Given task
Reproduce the first line and every line after it, exactly, through the one containing "from mathutils import Vector". Leave out the rest.

* BEGIN Supplied records *

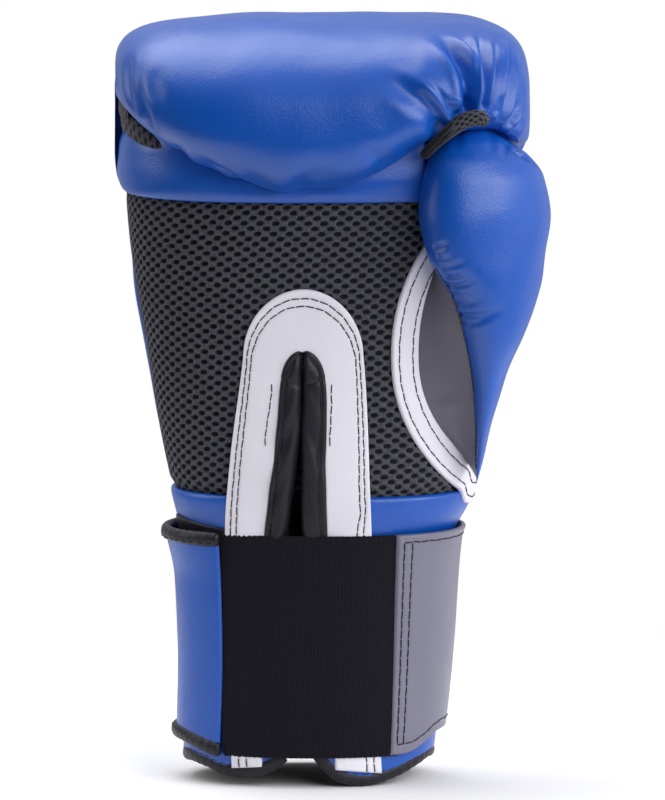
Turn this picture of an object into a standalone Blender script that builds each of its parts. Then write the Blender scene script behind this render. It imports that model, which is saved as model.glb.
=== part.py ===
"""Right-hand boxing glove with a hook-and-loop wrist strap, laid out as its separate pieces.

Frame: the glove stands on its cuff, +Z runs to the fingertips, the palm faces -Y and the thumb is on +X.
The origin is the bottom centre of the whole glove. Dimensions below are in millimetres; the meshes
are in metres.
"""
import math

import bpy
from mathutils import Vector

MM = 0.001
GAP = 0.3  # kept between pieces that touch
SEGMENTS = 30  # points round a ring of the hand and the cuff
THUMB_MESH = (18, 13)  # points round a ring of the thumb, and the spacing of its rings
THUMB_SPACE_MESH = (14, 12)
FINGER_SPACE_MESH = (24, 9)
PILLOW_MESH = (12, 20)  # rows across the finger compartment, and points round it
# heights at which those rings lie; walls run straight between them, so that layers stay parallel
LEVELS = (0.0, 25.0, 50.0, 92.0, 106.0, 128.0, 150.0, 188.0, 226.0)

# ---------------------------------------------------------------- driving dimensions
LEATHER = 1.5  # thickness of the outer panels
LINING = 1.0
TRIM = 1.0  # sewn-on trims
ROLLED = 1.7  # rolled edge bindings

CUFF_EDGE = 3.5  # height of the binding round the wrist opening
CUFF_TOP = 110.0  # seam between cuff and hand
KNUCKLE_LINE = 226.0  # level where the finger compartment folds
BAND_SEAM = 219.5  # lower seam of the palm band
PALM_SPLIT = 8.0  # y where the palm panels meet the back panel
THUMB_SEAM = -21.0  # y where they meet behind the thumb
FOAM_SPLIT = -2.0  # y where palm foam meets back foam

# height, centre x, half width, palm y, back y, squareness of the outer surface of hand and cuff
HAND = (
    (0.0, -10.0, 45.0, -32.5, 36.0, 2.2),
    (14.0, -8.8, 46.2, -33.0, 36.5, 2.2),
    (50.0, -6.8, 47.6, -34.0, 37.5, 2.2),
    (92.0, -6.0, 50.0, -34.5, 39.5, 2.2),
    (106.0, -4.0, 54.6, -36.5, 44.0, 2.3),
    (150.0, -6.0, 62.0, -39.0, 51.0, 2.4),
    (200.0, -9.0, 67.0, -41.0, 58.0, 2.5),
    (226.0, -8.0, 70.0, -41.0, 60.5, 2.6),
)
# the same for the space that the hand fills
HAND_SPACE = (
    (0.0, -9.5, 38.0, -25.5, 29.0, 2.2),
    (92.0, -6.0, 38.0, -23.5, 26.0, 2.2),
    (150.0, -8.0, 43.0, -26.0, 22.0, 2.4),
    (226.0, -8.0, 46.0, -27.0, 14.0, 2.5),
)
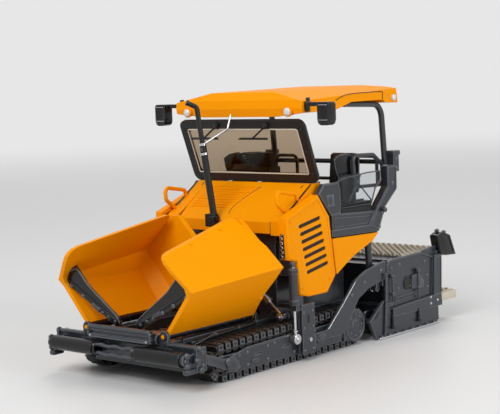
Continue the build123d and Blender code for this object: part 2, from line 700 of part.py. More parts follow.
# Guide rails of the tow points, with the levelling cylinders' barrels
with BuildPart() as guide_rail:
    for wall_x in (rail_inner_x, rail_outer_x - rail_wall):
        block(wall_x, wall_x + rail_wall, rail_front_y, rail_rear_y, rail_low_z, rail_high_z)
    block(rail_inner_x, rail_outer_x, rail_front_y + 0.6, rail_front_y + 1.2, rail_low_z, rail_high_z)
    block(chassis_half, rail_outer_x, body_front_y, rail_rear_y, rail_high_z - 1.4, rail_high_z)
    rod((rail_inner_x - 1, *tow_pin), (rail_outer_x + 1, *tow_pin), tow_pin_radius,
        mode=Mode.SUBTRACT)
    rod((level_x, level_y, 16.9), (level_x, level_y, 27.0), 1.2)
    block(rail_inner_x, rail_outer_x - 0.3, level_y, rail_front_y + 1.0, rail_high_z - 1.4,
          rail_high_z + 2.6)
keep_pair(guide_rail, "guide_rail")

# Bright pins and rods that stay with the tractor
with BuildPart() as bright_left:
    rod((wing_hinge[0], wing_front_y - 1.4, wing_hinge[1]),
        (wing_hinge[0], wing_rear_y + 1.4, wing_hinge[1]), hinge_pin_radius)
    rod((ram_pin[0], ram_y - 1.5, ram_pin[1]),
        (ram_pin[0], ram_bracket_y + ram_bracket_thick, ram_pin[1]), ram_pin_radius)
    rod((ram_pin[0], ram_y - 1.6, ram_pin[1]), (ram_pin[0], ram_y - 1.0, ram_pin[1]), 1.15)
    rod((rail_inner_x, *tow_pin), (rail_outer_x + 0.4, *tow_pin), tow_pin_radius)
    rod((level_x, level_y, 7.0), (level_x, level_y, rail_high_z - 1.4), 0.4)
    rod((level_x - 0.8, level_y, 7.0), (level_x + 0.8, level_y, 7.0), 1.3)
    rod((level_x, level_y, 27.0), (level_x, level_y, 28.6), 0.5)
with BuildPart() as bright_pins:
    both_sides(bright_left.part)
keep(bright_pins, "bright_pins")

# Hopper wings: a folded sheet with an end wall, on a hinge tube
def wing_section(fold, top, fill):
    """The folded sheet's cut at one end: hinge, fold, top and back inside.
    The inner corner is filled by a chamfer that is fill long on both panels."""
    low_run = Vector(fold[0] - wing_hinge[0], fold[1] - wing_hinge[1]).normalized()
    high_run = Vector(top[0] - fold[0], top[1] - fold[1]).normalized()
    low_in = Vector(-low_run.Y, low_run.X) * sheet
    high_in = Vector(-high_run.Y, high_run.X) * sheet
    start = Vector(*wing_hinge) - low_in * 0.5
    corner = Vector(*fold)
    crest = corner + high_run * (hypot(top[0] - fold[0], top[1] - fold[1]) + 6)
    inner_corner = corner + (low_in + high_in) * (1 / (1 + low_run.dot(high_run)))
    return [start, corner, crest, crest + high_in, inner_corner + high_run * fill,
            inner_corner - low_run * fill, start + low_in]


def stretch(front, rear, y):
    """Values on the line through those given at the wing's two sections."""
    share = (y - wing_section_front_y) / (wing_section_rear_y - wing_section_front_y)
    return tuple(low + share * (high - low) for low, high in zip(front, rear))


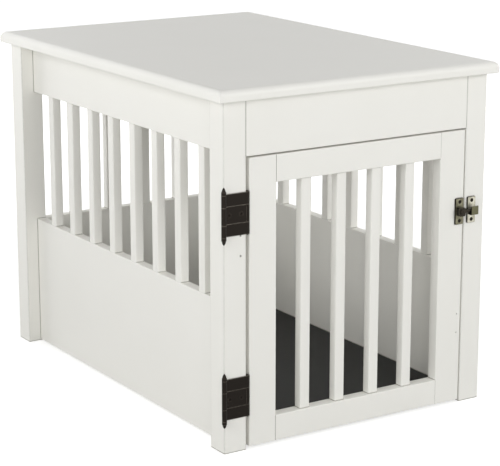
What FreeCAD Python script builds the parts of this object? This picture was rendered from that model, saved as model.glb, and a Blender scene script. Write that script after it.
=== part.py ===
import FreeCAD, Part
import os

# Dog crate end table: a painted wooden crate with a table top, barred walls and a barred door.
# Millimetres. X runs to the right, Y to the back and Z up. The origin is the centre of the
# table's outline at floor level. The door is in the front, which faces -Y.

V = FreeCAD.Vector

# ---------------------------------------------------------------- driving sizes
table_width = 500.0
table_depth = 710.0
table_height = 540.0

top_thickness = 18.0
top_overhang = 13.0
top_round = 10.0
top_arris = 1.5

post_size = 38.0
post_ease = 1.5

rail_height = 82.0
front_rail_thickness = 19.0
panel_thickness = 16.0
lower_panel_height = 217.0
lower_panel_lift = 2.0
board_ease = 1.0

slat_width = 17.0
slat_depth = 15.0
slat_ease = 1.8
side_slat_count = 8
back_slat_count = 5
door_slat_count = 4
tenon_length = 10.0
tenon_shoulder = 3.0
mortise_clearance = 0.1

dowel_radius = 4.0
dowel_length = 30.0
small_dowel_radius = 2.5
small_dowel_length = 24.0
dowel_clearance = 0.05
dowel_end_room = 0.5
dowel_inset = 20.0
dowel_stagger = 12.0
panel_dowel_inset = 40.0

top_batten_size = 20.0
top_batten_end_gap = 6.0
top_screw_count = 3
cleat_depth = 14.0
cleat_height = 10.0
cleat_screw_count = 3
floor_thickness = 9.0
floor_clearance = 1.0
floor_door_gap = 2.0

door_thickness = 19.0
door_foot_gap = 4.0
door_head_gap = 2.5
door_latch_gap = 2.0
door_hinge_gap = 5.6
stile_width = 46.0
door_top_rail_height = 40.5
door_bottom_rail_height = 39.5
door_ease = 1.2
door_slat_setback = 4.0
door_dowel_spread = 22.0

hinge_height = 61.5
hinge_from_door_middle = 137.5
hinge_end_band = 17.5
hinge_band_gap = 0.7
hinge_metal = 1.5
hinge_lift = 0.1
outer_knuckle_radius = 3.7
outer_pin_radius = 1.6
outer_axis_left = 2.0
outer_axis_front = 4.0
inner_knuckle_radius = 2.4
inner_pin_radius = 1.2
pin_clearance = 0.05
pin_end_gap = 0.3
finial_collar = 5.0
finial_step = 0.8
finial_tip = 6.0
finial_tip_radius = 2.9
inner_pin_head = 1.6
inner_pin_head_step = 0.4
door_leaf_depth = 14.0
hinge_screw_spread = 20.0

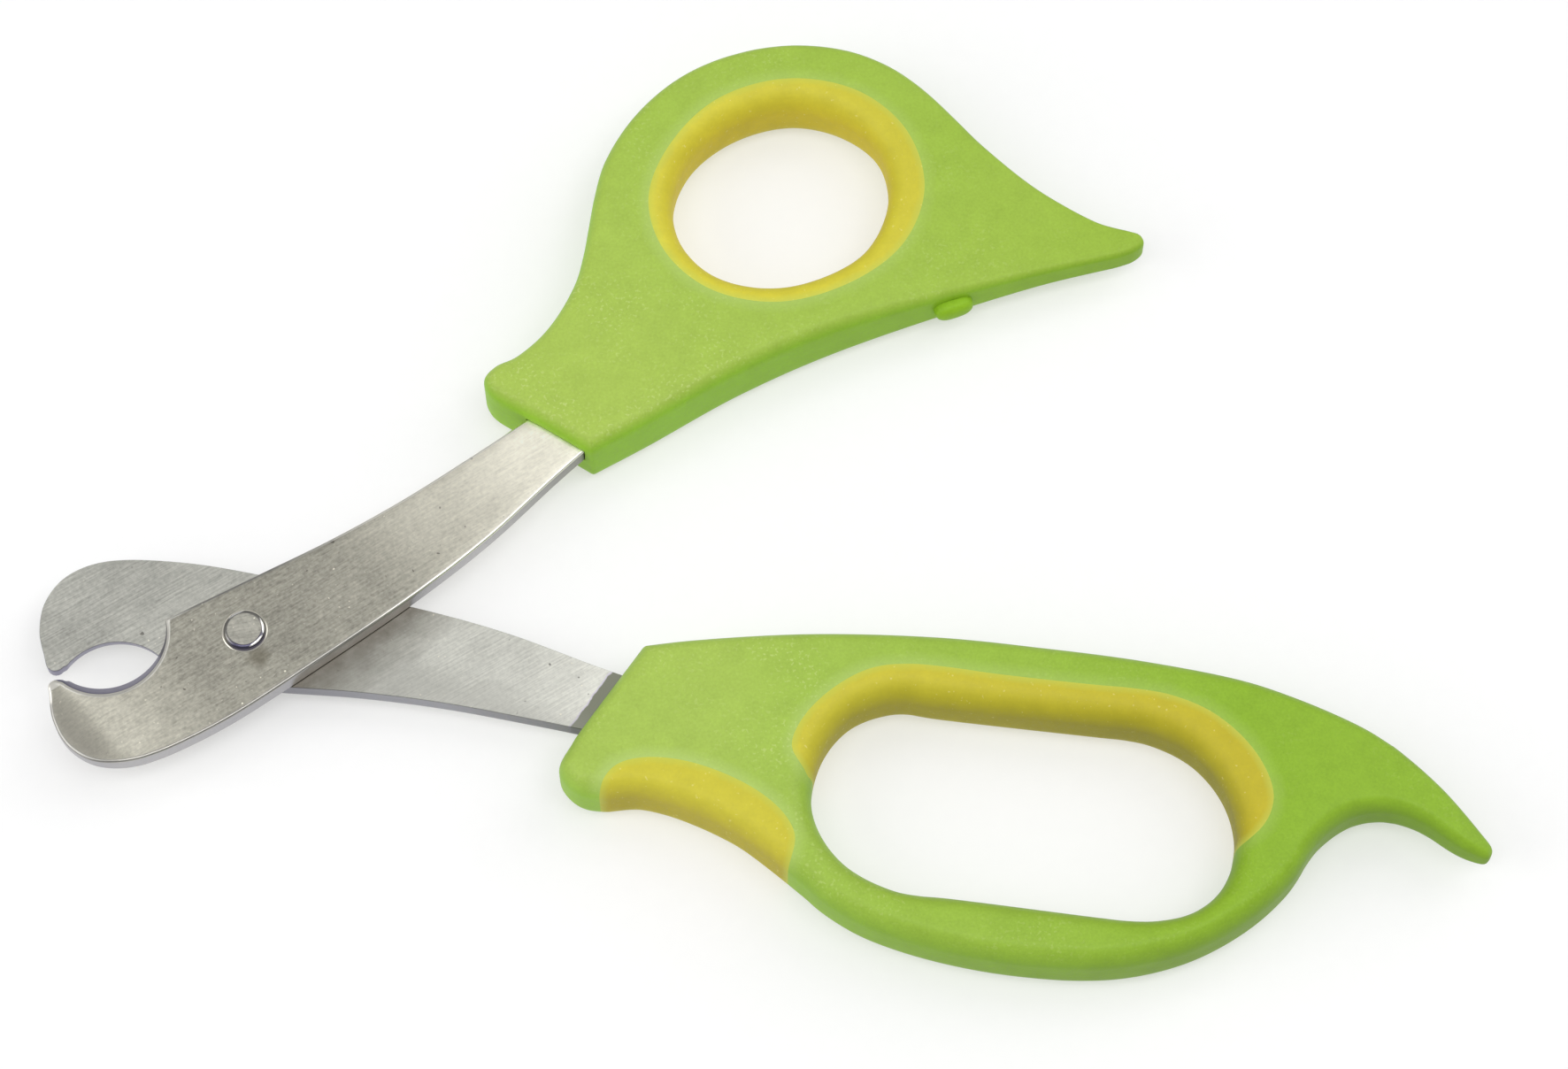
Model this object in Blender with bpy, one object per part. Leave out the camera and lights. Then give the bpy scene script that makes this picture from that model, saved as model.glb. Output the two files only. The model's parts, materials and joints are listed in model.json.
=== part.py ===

* END Supplied records *

Completed exercise
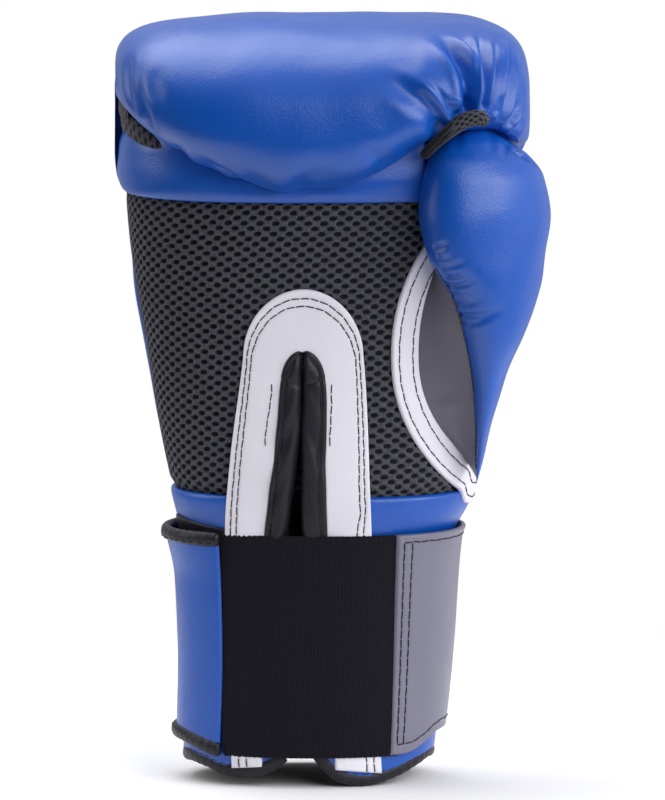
Turn this picture of an object into a standalone Blender script that builds each of its parts. Then write the Blender scene script behind this render. It imports that model, which is saved as model.glb.
=== part.py ===
"""Right-hand boxing glove with a hook-and-loop wrist strap, laid out as its separate pieces.

Frame: the glove stands on its cuff, +Z runs to the fingertips, the palm faces -Y and the thumb is on +X.
The origin is the bottom centre of the whole glove. Dimensions below are in millimetres; the meshes
are in metres.
"""
import math

import bpy
from mathutils import Vector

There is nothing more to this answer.